Let me give you an example, the first of several I will take from Richard Preston's wonderful New Yorker profile of J. Craig Venter and Celera Genomics, with one of the most direct opening lines in any genomics article ever: "Craig Venter is an asshole." (These are somebody else's words here at the outermost edge of Preston's article, but they establish a frame that runs around the entire article) But it's later in the article that Venter is quoted as saying: "My view of biology is 'We don't know shit.'"(1)
Now if I were really trying to push this open reading frame business, I might try to read both of these statements in terms of some psychoanalytic anal stage narrative about assholes not knowing shit. But I'm more interested in this as a succinct statement of scientific modesty and honest recognition of the limits, margins, and frayed edges of our knowledge. The statement of modesty is, of course, buried within the margins of an article largely about immodesty, but I'd like to push the statement even further, entirely de-identifying it with Venter's persona and taking it for the statement about the life sciences that it is.
I am so grateful when writers elicit these kinds of marginal utterances from their scientific subjects, and I immediately put them into my teaching files. The undergraduate science and engineering majors at RPI come to my classes and say back to me all the ebullient, oversimplified, overoptimistic, overdeterministic things about genomics and the human genome project that they have sucked up from various media outlets, mostly cable TV and the internet. They get positively defensive when I try to open up any hole in their certitudes about the superhuman powers that genes and genomes exert on all aspects of our lives. So it's great to be able to throw a quote like this up on the screen, authorized with Craig Venter's name, and ask them to reconcile it with what they think they already know about biology.
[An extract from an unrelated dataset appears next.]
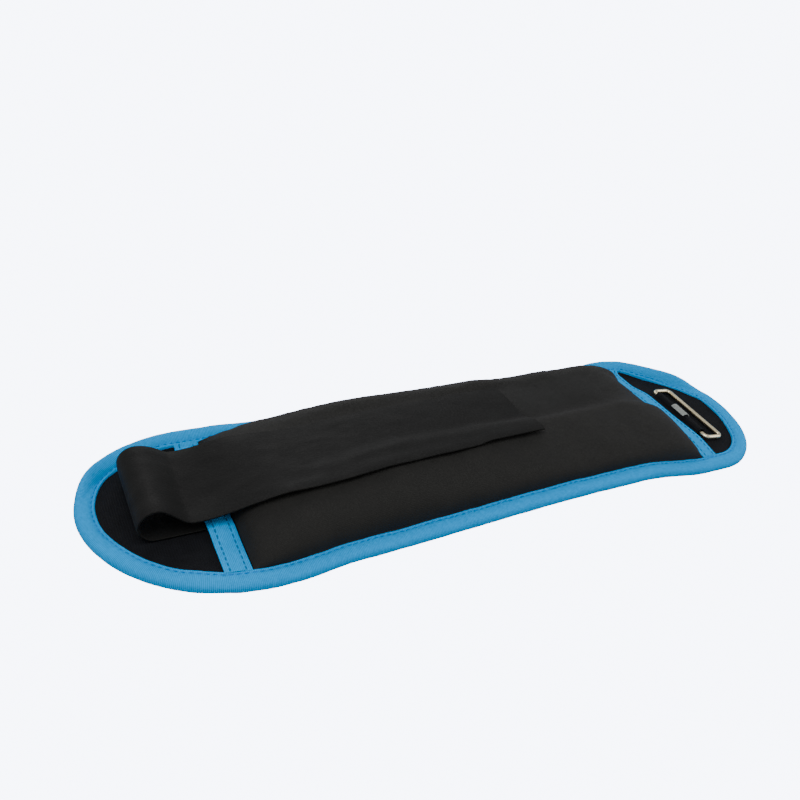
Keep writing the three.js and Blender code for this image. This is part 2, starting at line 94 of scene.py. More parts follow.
# Sections.
FLAP_SEAM = 3.4
LIFTED_SEAM = 9.4
SEAM_RISE_FROM = -95
SEAM_RISE_LENGTH = 155
SEAM_FALL_LENGTH = 50
SEAM_TILT_WIDTH = 90
BODY_HALF_WIDTH = 47
COVER_FOOT = 1.75
LOW_CROWN = 21
HIGH_CROWN = 26.4
CROWN_RISE_FROM = -110
CROWN_RISE_LENGTH = 65
END_ROUND = 34
BACK_DROP = 2.4
DOME_POWER = 3
PANEL_FLAT_HALF_WIDTH = 32
PANEL_THICKNESS = 1.6
PANEL_HOLLOW = 1.65
COVER_THICKNESS = 2.2
COVER_TUCK = 0.3
FLANGE = 3
FLAP_TOP = FLAP_SEAM + COVER_FOOT
ROWS_PER_PITCH = 20
DOME_COLUMNS = 57
FLAP_COLUMNS = 41

# Pressed shape of the cover, under the strap and beyond its free end.
TROUGH_DEPTH = 2.2
RECESS_DEPTH = 4.2
RECESS_SHALLOWS_BY = 2.0
TROUGH_NEAR_WALL = -15
RIDGE_HEIGHT = 1.5
RIDGE_LINE = 34
CREST_STAYS = 1.2

# Cloth simulation of the cover.
SWELL_PRESSURE = 3.0
SWELL_LIMIT = 2.0
CLOTH_FRAMES = 20

# Binding tape.
BIND_HALF_WIDTH = 4.5
BIND_HALF_HEIGHT = 3.2
BIND_POWER = 2.5
BIND_STITCH_IN = 2.9
BIND_STITCH_UP = 2.42
BIND_LOWEST = 0.15
STITCH_PITCH = 3.3
STITCH_WIDTH = 0.55
STITCH_SHARE = 0.72
TAPE_HALF_LENGTH = 47.6

# Strap.
STRAP_WIDTH = 47.5
STRAP = 1.5
STRAP_ROOT_END = -128.5
STRAP_TIP = 37
STRAP_MIDDLE_LEFT = 4
STRAP_MIDDLE_LOW = -3
STRAP_MIDDLE_RIGHT = -0.4
STRAP_LOW_X = -80
STRAP_FOLD_X = -158.4
STRAP_LOWER = 6.2
STRAP_UPPER = 22
STRAP_BEND_RADIUS = (STRAP_UPPER - STRAP_LOWER) / 2
STRAP_DIP_X = -143
STRAP_DIP = 11.4
STRAP_BRIDGE_END = -98
STRAP_BRIDGE = 22.3
STRAP_CLEARANCE = 0.45
STRAP_NEAR_EDGE_LIFT = 1.1
STRAP_TWIST_NEAR = 1.0
STRAP_TWIST_FAR = 3.6
BEND_STEPS = 28
HOOK_START = 9
HOOK_THICKNESS = 1.1
HOOK_LIFT = 1.6

# Wire ring and the tab that holds it.
WIRE_RADIUS = 1.3
RING_LENGTH = 49.6
RING_DEPTH = 12
RING_CORNER = 3
RING_CLEARANCE = 0.3
TAB_WIDTH = 40
TAB_RADIUS = 2.05
TAB_THICKNESS = 0.8
RIBBON_WIDTH = 11
RIBBON_RADIUS = 3.05
RIBBON_THICKNESS = 0.6


def new_object(name, data):
    thing = bpy.data.objects.new(name, data)
    bpy.context.scene.collection.objects.link(thing)
    return thing


# ---- camera, light and floor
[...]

What I hope happens is not the simple reversal of "gee, I thought we knew everything about our genes and now I know we don't know shit" - although with 18-year-olds, simple reversals are always something to watch out for. In some ways, I don't want them to be able to reconcile the statements at all; I want it to bother them that we know things about genes that are incredible compared to what we knew even five years ago, AND we don't know shit. What I hope for is some understanding of a frame and its margins, and at least an opening to the question: what would the world be like if appreciation of our ignorance were installed at the center of our knowledge and media frames, and immodest scientism and egoism inhabited the margins? What would television look like, what would science look like, what would ethics look like in a culture in which the aesthetics or affects attached to both knowledge and ignorance were reversed? A biology oriented more toward non-linear effects and epigenesis may be an important part of such a shift.